Tuesday, May 17, 2016
The Fall of Saruman
Anyway. I got to the reveal that Saruman is a traitor. Which is his first appearance. And it strikes me.
Saruman is one of the Maiar. He's basically an angel sent to Middle Earth to guide Elves and Men as they overcome the terror of Sauron. But for whatever reason, they aren't allowed to use their full strength against Sauron, so they get put into the bodies of old men and told they can only advise, not pit strength against strength.
Fine. But. BUT.
Saruman declares that he and the rest of the White Council need to serve Sauron to try and guide his actions toward good. But maybe, if Gandalf and he take the Ring, they can overcome him and guide Men toward good with Sauron's power? Hint hint wink wink gimme the ring you old grey fuck.
And it's bullshit and Gandalf calls him out. But. Saruman should know, very well, that Gandalf would recognize his bullshit for what it is. Because they are both angels sent to Middle Earth to help Men and Elves save it from Sauron.
Saruman is not just an old man with magic hands. He is a heavenly being. He knows better.
But he still joins with Sauron. Why?
Because he's forgotten what he is. Because he, at this point, thinks he's an old man with magic hands. Because he no longer believes in the Valar (gods). Because if he did, he'd know full well what the inevitable result of joining with Sauron would be.
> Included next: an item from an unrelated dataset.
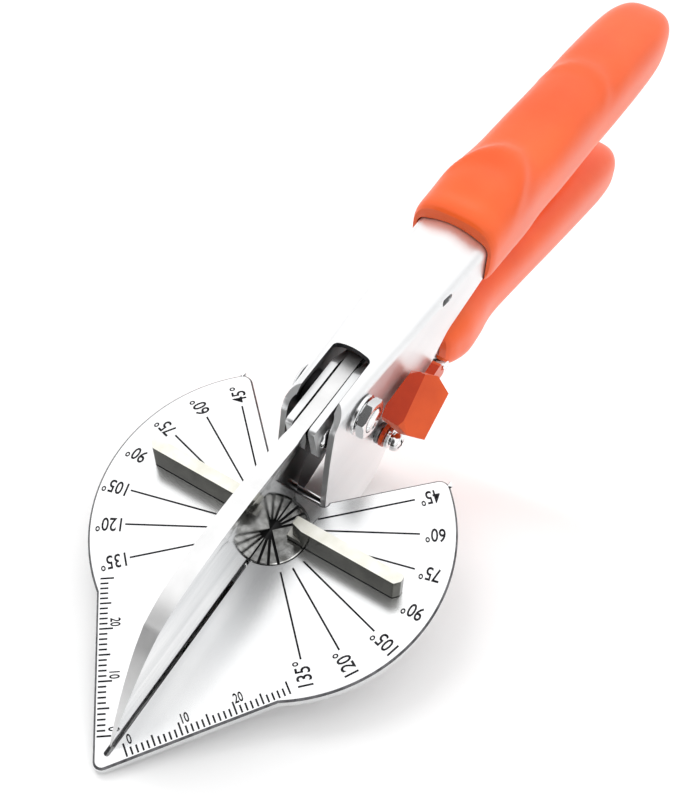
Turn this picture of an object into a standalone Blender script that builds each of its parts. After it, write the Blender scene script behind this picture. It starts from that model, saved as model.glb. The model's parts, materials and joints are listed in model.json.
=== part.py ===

So how responsible is Saruman for what he became? Because when he dies, his spirit looks back to the Valar, and all it can do is sigh as it is blown into the Darkness. Because only after death does he see how far he's fallen.
Is it his fault that, bereft of the knowledge of the Valar, he falls to Sauron? Is Saruman truly evil, or just a victim of the body he was condemned to?
And did Peter Jackson really need to cut Saruman's death from Return of the King? Seriously, man, Christopher Lee gave you the most realistic stabbing reaction military training could offer and you cut it. Thank God for extended editions.